◆ INSTRUCTIONS FOR THE TASK: Everything from the line containing "const numbered = (name, i)" down to the line containing "import numpy as np" is to be returned exactly; include both boundary lines and leave out all others.

◆ SUPPLIED ENTRIES:
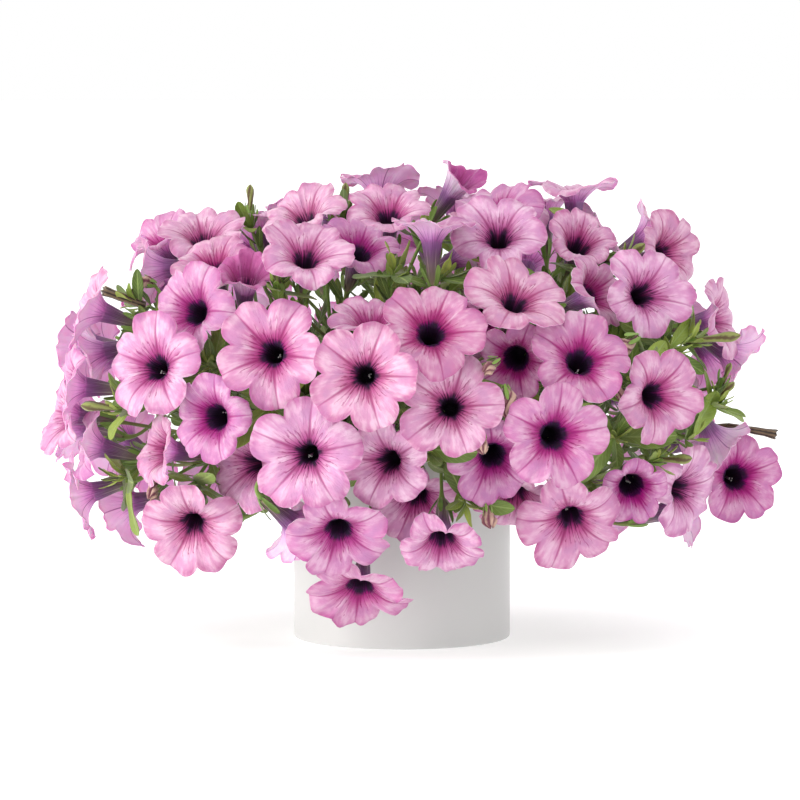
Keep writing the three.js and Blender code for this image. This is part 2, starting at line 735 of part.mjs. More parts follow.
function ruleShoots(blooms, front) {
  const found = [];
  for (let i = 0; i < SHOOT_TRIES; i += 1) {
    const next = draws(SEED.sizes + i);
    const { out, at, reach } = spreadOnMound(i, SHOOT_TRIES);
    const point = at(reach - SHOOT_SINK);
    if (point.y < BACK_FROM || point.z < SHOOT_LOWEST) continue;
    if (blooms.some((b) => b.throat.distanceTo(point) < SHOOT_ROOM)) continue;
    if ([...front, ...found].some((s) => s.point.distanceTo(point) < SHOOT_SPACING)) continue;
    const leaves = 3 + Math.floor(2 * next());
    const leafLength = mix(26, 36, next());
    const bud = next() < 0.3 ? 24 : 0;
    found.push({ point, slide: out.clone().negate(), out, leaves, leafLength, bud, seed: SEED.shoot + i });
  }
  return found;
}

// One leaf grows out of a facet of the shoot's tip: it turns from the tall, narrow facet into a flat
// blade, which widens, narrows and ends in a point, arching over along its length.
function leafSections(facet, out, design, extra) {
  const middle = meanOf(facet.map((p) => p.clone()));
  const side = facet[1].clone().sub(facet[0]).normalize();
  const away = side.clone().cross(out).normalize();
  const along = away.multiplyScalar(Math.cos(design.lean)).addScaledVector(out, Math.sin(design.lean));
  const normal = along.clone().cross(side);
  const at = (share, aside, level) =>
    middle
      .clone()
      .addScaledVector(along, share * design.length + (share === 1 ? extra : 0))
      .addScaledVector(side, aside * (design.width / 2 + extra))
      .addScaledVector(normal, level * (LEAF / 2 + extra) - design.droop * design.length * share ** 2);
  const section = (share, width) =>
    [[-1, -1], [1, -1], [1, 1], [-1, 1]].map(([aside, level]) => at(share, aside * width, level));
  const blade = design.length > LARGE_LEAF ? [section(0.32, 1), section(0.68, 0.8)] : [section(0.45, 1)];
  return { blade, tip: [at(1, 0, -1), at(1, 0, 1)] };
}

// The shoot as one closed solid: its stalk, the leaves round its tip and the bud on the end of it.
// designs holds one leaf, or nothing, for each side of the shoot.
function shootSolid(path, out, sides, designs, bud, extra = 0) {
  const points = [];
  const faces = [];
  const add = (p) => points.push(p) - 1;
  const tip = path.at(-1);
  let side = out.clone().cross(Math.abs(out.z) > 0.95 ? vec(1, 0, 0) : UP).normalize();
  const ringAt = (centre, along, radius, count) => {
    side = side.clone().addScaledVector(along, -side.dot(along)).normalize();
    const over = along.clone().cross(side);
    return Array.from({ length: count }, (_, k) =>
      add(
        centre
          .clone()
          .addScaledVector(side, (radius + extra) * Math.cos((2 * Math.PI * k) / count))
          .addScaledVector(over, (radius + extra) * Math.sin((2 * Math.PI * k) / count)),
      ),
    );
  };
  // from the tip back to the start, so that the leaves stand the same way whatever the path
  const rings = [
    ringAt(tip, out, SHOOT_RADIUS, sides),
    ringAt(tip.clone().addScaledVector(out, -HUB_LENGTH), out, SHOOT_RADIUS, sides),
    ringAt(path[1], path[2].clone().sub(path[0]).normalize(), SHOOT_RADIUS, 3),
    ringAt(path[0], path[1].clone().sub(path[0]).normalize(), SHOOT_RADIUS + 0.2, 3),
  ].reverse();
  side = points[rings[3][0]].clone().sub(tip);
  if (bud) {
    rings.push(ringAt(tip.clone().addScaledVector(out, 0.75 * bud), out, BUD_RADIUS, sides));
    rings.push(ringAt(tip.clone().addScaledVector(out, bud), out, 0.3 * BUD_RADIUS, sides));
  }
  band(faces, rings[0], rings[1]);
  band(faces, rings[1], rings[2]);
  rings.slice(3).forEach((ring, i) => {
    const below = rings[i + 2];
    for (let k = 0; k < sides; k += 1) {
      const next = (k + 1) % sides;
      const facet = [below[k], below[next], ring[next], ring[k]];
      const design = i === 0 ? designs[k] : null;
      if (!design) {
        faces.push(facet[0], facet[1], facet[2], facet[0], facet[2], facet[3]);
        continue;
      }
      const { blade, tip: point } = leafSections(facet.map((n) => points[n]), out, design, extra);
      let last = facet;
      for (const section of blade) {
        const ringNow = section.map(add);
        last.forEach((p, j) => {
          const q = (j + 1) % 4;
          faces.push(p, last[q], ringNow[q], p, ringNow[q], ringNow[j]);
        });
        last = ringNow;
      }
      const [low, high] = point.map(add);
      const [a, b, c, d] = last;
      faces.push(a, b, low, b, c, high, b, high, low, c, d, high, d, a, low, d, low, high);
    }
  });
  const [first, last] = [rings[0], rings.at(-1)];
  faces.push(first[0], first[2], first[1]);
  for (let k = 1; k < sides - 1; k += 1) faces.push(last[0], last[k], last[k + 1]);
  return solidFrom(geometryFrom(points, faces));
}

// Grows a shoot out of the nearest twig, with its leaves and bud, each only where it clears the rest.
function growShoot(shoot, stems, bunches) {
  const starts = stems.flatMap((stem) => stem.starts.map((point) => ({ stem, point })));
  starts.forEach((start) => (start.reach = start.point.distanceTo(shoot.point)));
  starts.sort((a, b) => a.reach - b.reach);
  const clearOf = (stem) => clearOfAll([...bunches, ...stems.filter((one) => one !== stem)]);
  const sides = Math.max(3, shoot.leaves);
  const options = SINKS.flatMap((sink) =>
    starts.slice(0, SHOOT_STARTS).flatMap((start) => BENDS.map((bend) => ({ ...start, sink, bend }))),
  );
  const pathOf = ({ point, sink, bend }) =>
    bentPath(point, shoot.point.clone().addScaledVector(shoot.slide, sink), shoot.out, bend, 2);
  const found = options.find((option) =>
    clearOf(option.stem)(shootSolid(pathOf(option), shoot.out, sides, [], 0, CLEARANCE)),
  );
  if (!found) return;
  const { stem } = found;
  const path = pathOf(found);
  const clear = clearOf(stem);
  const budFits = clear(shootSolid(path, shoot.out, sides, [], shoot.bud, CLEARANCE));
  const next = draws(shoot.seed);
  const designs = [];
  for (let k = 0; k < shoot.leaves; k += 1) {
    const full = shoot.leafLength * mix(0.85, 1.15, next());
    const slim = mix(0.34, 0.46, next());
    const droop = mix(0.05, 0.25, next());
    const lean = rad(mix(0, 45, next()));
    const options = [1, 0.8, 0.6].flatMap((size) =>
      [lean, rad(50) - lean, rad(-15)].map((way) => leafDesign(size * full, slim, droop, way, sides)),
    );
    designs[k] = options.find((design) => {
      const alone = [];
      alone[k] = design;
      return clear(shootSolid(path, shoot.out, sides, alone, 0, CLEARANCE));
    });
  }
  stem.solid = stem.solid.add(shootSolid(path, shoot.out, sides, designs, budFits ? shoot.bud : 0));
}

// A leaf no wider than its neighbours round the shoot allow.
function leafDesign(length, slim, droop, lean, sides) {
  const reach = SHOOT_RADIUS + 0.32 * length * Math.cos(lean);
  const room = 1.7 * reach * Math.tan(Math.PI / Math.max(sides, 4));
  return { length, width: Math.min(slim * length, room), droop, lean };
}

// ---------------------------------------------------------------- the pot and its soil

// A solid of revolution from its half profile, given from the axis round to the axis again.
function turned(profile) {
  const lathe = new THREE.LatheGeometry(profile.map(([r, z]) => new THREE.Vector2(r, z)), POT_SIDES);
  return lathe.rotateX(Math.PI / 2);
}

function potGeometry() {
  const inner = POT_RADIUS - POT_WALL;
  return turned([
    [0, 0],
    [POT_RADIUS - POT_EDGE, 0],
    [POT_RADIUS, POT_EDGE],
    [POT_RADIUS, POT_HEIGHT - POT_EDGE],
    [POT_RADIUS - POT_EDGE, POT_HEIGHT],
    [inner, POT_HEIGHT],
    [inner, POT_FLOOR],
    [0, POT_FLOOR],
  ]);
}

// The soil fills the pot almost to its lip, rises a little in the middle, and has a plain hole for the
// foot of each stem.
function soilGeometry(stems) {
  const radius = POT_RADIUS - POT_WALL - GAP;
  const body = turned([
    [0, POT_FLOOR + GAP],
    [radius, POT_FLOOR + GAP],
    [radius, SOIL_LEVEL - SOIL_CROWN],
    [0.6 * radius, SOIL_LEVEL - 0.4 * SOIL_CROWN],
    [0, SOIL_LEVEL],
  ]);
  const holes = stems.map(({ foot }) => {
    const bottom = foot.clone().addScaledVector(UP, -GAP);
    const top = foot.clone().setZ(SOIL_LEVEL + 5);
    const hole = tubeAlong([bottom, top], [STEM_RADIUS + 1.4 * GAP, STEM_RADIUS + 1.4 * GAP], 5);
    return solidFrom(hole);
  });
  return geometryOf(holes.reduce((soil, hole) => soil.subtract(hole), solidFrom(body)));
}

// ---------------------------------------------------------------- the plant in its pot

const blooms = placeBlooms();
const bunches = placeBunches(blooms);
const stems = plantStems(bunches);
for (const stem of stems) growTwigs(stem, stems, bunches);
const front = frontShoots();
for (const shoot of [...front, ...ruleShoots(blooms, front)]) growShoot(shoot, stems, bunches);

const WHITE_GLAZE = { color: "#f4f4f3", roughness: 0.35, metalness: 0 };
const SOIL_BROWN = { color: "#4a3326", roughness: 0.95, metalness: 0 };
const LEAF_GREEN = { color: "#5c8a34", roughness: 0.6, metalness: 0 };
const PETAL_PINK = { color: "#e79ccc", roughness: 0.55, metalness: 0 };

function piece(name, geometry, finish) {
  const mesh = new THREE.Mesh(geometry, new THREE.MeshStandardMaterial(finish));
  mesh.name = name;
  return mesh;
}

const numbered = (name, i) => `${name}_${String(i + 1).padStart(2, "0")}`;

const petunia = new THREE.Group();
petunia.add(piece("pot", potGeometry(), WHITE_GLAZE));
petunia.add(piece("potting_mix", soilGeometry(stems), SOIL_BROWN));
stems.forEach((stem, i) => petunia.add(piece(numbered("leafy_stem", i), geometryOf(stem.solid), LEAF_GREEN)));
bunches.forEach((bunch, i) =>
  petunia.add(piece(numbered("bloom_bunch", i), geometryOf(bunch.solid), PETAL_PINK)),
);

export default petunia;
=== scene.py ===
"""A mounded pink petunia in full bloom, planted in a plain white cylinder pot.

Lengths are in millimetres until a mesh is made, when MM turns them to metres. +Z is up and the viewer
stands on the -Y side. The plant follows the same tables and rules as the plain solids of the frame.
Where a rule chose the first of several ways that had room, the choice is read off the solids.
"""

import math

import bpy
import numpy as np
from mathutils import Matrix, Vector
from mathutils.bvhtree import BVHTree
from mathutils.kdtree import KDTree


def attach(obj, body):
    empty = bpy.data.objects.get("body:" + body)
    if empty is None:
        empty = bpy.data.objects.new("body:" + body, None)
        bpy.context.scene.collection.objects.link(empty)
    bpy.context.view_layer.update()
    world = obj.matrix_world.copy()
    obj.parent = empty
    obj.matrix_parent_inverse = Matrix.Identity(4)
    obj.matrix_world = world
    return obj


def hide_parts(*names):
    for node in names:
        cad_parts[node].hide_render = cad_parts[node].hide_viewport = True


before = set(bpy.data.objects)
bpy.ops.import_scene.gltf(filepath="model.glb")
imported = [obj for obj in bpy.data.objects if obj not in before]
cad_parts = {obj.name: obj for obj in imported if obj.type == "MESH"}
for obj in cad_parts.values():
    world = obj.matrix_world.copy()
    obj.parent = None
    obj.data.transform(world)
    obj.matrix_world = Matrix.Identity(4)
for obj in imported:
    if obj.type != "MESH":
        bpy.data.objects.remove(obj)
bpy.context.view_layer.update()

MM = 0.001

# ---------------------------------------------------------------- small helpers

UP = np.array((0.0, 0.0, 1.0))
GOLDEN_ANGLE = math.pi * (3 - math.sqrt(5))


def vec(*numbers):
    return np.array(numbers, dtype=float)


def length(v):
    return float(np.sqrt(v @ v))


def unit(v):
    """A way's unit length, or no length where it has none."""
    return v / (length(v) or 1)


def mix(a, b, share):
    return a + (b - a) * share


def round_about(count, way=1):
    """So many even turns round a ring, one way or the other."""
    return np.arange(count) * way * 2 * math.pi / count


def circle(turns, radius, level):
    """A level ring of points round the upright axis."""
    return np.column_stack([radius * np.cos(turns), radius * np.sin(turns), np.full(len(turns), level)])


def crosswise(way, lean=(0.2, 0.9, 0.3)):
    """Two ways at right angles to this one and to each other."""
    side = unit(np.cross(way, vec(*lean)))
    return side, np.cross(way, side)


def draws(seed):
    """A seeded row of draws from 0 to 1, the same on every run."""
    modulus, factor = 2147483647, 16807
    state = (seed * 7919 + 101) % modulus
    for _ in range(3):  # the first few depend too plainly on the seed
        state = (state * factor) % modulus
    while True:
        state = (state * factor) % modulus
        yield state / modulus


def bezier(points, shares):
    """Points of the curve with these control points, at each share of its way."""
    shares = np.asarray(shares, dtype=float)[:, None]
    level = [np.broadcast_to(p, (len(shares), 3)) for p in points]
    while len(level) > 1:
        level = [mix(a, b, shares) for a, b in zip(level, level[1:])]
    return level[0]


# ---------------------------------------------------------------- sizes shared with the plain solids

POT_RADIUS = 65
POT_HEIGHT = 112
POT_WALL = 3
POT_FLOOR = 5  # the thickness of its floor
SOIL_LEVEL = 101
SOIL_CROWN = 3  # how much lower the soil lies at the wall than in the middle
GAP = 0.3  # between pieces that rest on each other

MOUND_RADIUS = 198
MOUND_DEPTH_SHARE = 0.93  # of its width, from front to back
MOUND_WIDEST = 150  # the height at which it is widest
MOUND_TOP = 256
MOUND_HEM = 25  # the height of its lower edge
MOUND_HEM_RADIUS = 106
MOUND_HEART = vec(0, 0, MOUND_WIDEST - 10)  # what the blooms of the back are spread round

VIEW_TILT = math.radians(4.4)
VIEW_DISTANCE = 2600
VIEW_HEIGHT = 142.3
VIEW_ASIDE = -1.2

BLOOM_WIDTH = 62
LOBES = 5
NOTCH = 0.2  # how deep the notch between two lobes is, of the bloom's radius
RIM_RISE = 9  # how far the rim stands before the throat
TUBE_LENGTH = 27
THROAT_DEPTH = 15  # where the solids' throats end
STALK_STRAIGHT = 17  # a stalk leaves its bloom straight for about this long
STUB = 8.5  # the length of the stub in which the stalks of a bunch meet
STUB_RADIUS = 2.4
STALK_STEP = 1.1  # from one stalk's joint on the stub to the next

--

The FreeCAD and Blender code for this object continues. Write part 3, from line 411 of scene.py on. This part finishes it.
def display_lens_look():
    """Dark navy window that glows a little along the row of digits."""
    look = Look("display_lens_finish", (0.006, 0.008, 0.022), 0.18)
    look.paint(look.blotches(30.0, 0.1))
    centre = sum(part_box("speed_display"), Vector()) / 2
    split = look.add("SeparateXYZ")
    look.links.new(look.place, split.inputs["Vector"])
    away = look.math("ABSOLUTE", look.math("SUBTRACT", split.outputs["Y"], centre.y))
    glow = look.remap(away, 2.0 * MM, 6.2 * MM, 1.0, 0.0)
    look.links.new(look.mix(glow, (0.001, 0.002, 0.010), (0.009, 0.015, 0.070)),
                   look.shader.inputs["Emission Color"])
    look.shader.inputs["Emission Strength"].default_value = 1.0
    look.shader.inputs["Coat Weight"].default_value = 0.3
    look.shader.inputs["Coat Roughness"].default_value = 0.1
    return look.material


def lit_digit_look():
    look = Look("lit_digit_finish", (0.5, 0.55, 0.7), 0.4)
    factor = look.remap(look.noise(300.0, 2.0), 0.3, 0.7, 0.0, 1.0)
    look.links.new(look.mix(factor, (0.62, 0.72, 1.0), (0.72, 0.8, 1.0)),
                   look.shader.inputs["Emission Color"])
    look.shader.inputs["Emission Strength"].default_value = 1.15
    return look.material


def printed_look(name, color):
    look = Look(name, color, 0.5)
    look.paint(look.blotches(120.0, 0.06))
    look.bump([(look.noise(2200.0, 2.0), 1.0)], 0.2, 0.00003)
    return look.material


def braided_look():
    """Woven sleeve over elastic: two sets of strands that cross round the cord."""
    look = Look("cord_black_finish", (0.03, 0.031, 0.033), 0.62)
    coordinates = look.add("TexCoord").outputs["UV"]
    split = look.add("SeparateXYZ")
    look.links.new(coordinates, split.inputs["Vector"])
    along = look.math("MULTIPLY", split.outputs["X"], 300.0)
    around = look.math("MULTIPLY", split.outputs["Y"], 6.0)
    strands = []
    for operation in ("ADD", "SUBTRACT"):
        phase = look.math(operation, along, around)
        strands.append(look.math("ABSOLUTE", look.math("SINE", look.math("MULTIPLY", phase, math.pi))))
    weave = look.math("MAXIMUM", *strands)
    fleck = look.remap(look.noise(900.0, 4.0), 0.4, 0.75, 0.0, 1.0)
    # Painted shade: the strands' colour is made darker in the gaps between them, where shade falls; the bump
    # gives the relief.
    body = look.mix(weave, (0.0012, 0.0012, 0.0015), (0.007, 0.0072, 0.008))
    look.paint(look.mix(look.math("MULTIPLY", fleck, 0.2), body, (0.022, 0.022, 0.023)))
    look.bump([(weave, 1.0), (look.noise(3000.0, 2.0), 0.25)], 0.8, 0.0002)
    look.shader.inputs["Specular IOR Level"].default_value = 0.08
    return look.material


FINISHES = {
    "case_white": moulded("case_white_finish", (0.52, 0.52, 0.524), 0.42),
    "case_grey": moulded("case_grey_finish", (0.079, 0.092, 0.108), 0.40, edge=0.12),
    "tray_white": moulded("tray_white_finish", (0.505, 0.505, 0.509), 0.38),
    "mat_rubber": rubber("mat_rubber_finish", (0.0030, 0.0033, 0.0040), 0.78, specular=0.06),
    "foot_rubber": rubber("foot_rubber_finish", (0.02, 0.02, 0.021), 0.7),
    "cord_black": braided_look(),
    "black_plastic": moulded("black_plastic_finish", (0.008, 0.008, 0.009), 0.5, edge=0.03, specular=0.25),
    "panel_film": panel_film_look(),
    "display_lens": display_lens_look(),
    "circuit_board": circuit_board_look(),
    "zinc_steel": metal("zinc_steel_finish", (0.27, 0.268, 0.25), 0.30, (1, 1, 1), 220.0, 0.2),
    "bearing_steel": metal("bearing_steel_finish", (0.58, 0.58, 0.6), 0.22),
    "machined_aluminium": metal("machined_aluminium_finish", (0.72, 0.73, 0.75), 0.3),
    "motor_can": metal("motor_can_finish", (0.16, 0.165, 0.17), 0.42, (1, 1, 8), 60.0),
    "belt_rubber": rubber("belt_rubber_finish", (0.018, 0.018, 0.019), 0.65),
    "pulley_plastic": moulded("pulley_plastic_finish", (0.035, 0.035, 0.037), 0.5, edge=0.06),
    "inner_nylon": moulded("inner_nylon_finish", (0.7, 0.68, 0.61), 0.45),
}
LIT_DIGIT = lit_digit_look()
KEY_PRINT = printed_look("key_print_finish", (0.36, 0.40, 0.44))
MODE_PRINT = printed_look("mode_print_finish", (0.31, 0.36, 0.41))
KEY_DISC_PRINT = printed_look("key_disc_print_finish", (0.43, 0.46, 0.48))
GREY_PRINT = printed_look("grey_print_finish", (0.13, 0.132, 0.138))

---

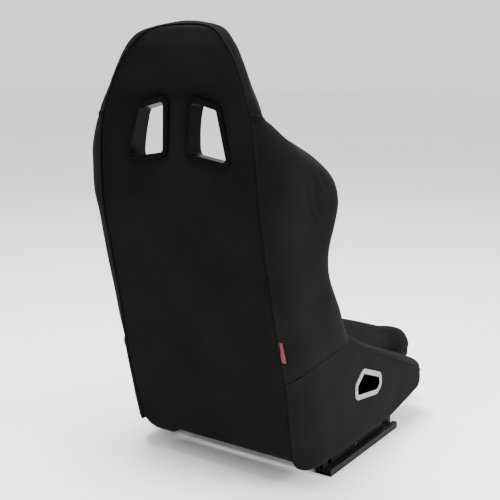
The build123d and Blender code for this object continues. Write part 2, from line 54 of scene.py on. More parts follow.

◆ SOLUTION BELOW:
const numbered = (name, i) => `${name}_${String(i + 1).padStart(2, "0")}`;

const petunia = new THREE.Group();
petunia.add(piece("pot", potGeometry(), WHITE_GLAZE));
petunia.add(piece("potting_mix", soilGeometry(stems), SOIL_BROWN));
stems.forEach((stem, i) => petunia.add(piece(numbered("leafy_stem", i), geometryOf(stem.solid), LEAF_GREEN)));
bunches.forEach((bunch, i) =>
  petunia.add(piece(numbered("bloom_bunch", i), geometryOf(bunch.solid), PETAL_PINK)),
);

export default petunia;
=== scene.py ===
"""A mounded pink petunia in full bloom, planted in a plain white cylinder pot.

Lengths are in millimetres until a mesh is made, when MM turns them to metres. +Z is up and the viewer
stands on the -Y side. The plant follows the same tables and rules as the plain solids of the frame.
Where a rule chose the first of several ways that had room, the choice is read off the solids.
"""

import math

import bpy
import numpy as np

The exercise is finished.